## Begin

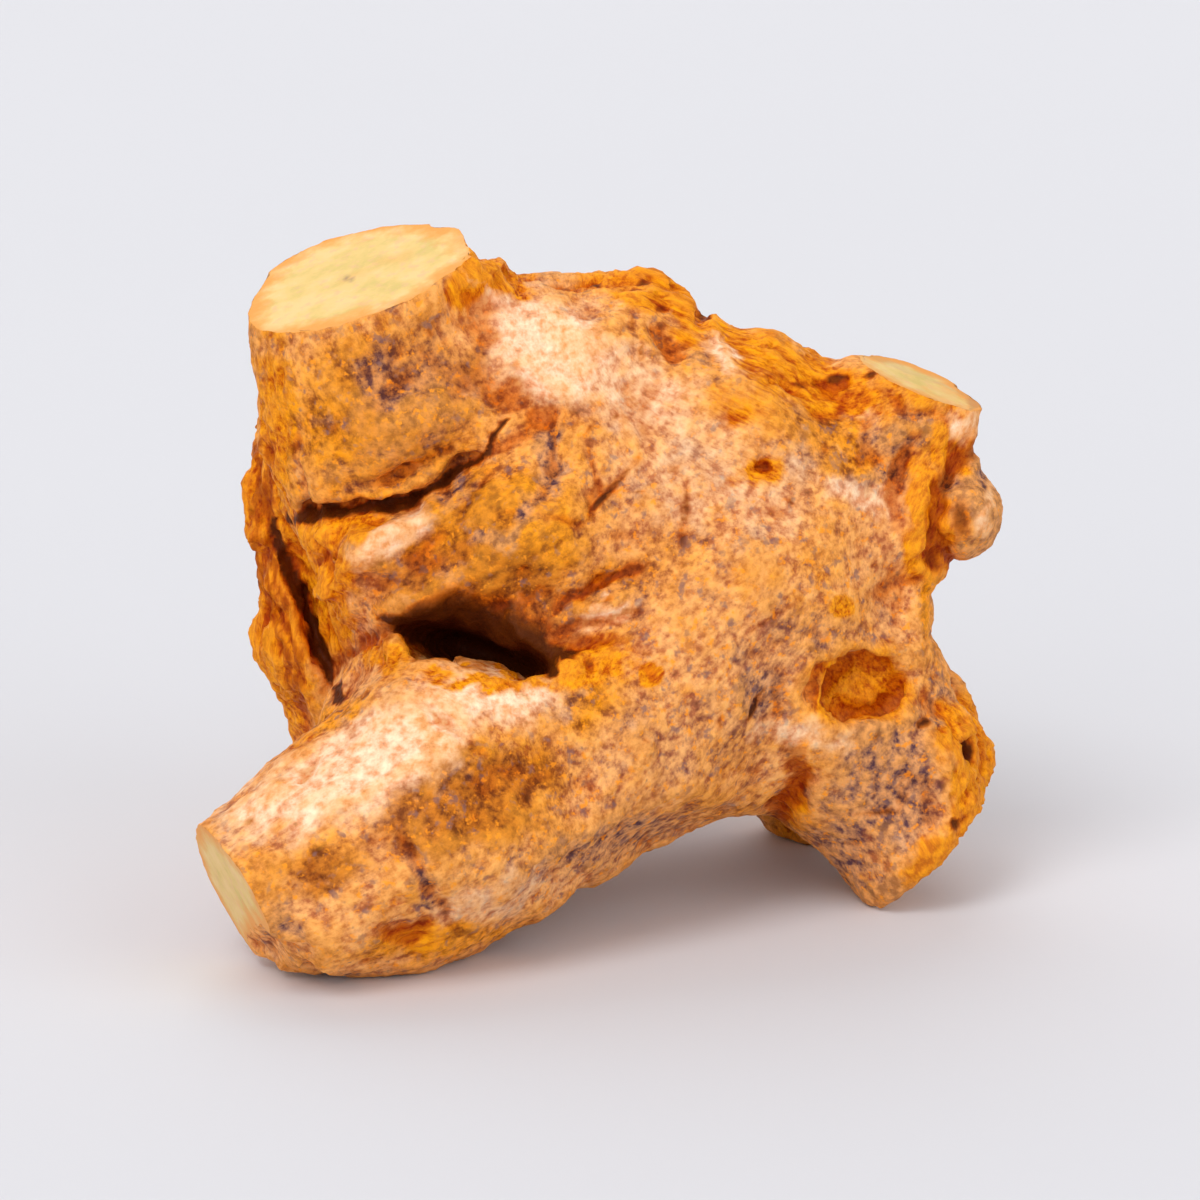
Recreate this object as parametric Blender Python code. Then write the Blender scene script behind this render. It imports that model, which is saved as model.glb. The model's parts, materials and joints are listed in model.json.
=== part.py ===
"""Notoginseng root: one dried and trimmed root, grown in one piece.

Metres, +Z up. The root lies as it rests on a table at Z = 0, with X across its front and Y away from
the viewer, and the origin under the middle of its bounding box. The numbers below are millimetres.
"""

import math

import bmesh
import bpy
from mathutils import Euler, Matrix, Vector

MM = 0.001
NODE_NAME = "notoginseng_root"

# Driving dimension: from the cut end of the lower stub to the outside of the right foot
ROOT_WIDTH = 43.4

# The same width as the lobes, branches and cuts below are drawn
SKETCH_WIDTH = 43.4
SCALE = ROOT_WIDTH / SKETCH_WIDTH

# The place in the sketch that becomes the part's origin, on the table
SKETCH_ORIGIN = (-0.17, -0.3, 0.5)

# Skin: FILLET is the radius of the smallest valley between two lobes, and TRIANGLE_SHARE is the share
# of the fine skin's faces that the part keeps
VOXEL = 0.55
FILLET = 1.7
LUMP_HEIGHT = 2.0
LUMP_WIDTH = 6.5
SMOOTH_ROUNDS = 14
SMOOTH_FACTOR = 0.5
TRIANGLE_SHARE = 0.14
RING_SIDES = 20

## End

Reproduce exactly, please, only the lines from the start of the data above to the line that contains "import math", with both ends kept.

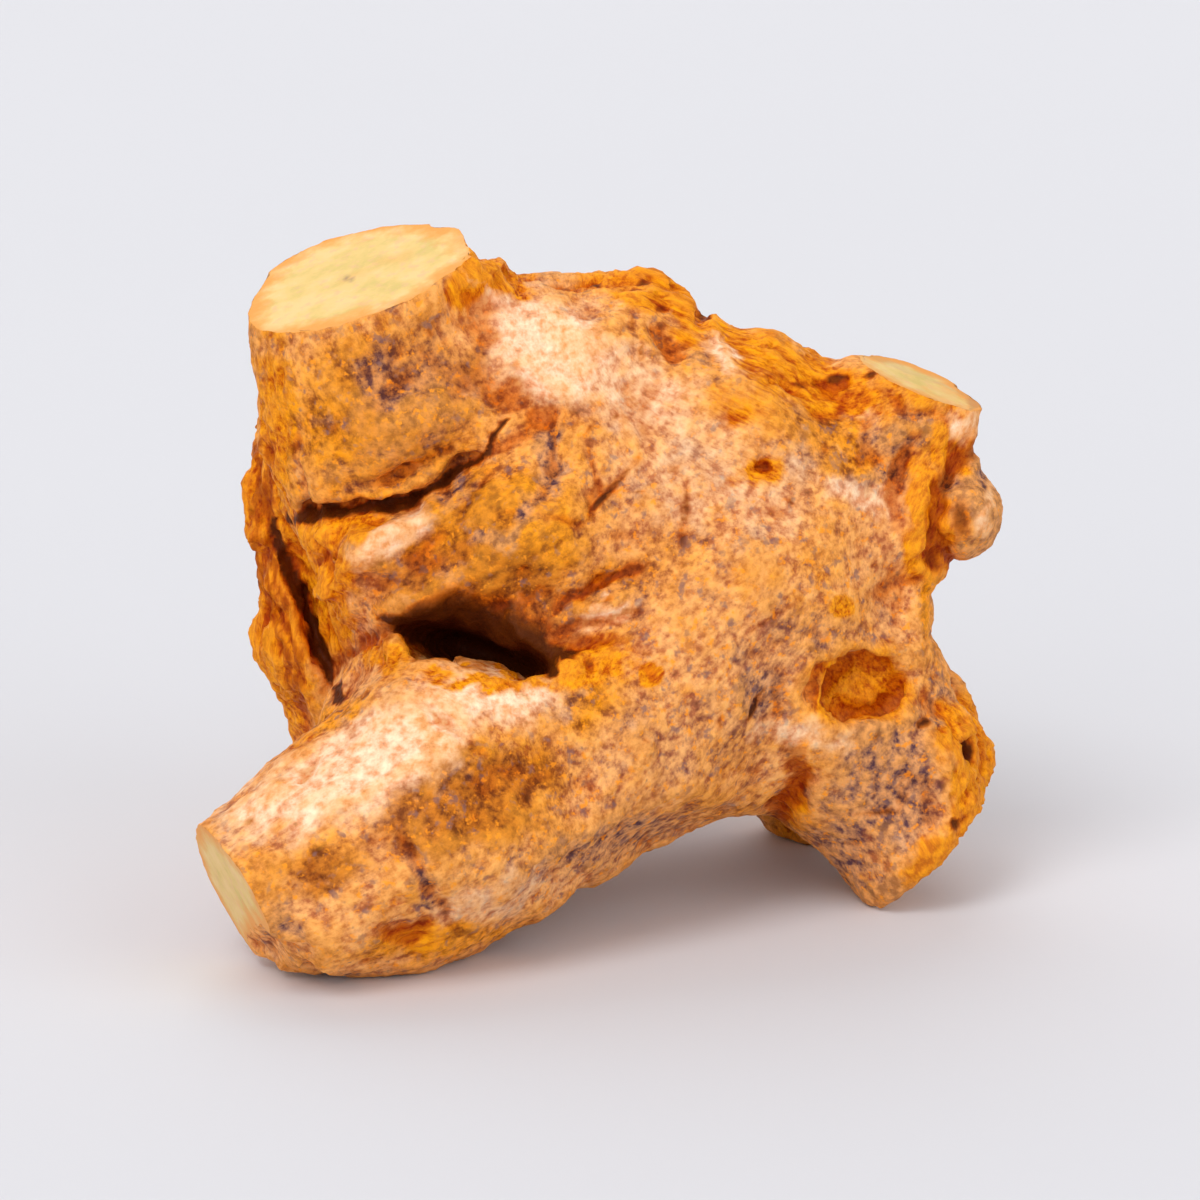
Recreate this object as parametric Blender Python code. Then write the Blender scene script behind this render. It imports that model, which is saved as model.glb. The model's parts, materials and joints are listed in model.json.
=== part.py ===
"""Notoginseng root: one dried and trimmed root, grown in one piece.

Metres, +Z up. The root lies as it rests on a table at Z = 0, with X across its front and Y away from
the viewer, and the origin under the middle of its bounding box. The numbers below are millimetres.
"""

import math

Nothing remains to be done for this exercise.